Tú que eres suficientemente joven para confiar en lo que dice el Nuevo Testamento, y que incluso has querido limpiar de mercaderes un templo, no caigas en el error de ver Judas en los primeros versículos, porque todo está bien estructurado en esa parte de la Biblia. Simplemente, no toca, como no toca que un amigo se quiera aprovechar de tus apuntes en una materia que ya tiene aprobada por defecto (piensa que todos queremos más y mejor, tú también). Este conflicto sólo da para un diálogo entre la muñeca Barbie y sus amigas. Y estamos hablando del Cristianismo, una de las bases en las que se asienta nuestra cultura.

Quédate, si me permites, con un consejo de viejo diablo, con el mensaje de Jesucristo cuando actúa y habla poc, cuando defiende a la prostituta y continúa con su camino a pesar de conocer la tragedia de la vida, que es la muerte segura. Lo demás, amigo de veinte años, es una gran tontería.
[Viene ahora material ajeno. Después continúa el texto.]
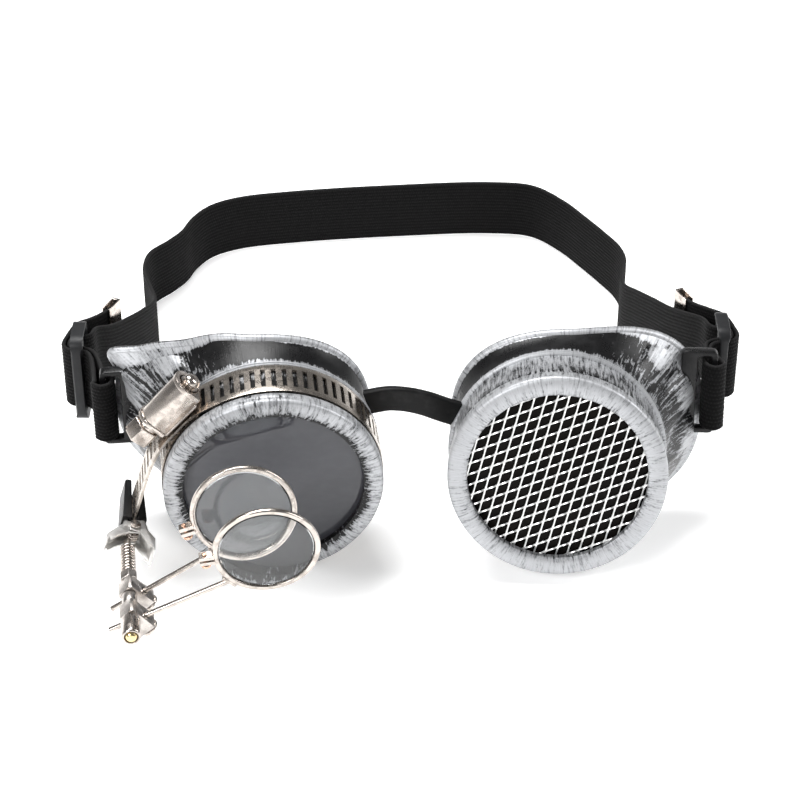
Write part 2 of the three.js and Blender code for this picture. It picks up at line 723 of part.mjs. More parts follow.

Y si eres creyente de verdad, ni siquiera la muerte te tiene que impedir ser, siempre que puedas, valiente, esto es, generoso y solidario.
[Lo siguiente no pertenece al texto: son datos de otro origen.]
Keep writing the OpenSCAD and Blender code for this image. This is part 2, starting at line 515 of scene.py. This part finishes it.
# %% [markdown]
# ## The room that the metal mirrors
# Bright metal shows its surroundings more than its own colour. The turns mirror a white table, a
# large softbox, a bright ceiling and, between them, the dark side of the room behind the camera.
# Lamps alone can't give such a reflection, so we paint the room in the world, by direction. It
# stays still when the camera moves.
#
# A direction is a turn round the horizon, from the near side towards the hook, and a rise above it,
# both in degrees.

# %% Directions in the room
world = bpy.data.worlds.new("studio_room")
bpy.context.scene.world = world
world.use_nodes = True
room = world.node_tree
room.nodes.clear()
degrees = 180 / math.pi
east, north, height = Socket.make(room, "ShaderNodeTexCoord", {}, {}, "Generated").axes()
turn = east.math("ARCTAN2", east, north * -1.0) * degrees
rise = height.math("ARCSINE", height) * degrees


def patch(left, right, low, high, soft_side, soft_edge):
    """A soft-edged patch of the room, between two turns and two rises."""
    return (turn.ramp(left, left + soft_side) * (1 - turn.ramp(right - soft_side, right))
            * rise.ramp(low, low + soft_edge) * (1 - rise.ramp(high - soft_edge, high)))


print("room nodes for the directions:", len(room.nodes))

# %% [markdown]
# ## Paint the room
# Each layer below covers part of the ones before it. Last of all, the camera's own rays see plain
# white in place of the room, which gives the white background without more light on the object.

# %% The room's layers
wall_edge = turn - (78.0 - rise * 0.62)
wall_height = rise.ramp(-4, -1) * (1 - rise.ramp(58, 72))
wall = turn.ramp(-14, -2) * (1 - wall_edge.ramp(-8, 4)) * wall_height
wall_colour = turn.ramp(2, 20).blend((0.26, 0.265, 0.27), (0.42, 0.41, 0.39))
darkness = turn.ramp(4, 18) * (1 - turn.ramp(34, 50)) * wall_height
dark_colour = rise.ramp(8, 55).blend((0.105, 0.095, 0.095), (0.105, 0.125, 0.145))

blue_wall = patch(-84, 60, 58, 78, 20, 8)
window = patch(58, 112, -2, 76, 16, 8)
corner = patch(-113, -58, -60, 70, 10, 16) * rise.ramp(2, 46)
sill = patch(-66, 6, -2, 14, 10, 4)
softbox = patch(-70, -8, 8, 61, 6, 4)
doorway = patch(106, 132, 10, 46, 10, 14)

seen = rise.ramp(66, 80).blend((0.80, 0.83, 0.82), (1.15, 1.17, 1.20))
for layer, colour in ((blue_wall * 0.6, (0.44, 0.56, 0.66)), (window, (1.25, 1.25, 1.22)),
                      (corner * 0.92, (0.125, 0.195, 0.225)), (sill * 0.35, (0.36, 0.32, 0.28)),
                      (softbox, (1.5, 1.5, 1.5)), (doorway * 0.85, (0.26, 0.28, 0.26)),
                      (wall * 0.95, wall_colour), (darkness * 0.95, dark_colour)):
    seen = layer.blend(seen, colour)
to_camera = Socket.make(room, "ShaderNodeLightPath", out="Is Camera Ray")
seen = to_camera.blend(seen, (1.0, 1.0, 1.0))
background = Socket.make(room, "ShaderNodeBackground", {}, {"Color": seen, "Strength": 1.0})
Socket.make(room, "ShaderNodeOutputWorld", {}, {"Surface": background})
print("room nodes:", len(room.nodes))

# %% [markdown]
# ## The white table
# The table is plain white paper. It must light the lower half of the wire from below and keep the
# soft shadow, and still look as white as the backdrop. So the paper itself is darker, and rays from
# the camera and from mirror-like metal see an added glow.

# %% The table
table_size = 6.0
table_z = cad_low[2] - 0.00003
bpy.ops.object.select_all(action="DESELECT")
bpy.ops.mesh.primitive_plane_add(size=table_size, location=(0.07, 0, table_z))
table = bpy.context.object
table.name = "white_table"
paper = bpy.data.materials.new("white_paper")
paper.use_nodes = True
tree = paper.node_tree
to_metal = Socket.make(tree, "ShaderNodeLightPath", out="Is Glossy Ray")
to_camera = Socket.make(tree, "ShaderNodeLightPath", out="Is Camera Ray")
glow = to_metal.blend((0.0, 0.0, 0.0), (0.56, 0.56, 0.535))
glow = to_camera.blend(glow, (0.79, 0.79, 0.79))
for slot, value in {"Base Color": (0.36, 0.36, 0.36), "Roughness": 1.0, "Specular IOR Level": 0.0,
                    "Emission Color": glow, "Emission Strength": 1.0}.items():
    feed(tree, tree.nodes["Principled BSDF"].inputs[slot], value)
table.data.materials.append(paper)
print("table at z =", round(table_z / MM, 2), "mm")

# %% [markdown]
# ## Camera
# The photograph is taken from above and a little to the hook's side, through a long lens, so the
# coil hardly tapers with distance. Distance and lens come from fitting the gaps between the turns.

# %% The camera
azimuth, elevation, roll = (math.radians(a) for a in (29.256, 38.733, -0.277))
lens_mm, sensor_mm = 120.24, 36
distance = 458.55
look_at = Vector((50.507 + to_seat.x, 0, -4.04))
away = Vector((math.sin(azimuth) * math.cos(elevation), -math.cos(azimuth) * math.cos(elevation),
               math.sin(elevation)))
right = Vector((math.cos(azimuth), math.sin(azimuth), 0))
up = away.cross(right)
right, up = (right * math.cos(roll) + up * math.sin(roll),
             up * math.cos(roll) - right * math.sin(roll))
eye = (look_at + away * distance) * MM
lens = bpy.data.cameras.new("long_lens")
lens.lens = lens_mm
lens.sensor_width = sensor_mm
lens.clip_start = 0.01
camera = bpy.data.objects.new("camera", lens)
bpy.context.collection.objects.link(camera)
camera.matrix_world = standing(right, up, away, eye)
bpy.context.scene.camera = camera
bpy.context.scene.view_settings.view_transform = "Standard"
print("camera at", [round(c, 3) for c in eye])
Y para cuando te falle la fe, que te ocurrirá porque eres inteligente, escucha esta canción desde tu interior:

EN MI PECHO (El último de la fila)

En mi pecho, corazón,


late libre, sin temor.

Déjame ser verso de amor,

la devoción de un amigo.

Mucho tiempo sombra fuí,

en mi mismo me perdí.

De tí aprendí a ser la mano que da

sin recibir,

generosa y leal.



¿Qué es la vida? absurdo trajín.

Dame alma, calor.

Ser tan limpios como la nieve que cae.

Todo tiene quien todo da.



Nada espero, nada sé,

nada tengo, sólo fe.

Y donde estemos, saber estar;

aunque sea ingenuo, no codiciar.

Nunca ceder ante la adversidad.

Quiero tener la alegría

del que está en paz.

Mis cadenas he de romper;

fuera penas, amargas como la hiel.



Probablemente, una de las canciones más hermosas que se han escrito en castellano. Va por ti, joven amigo.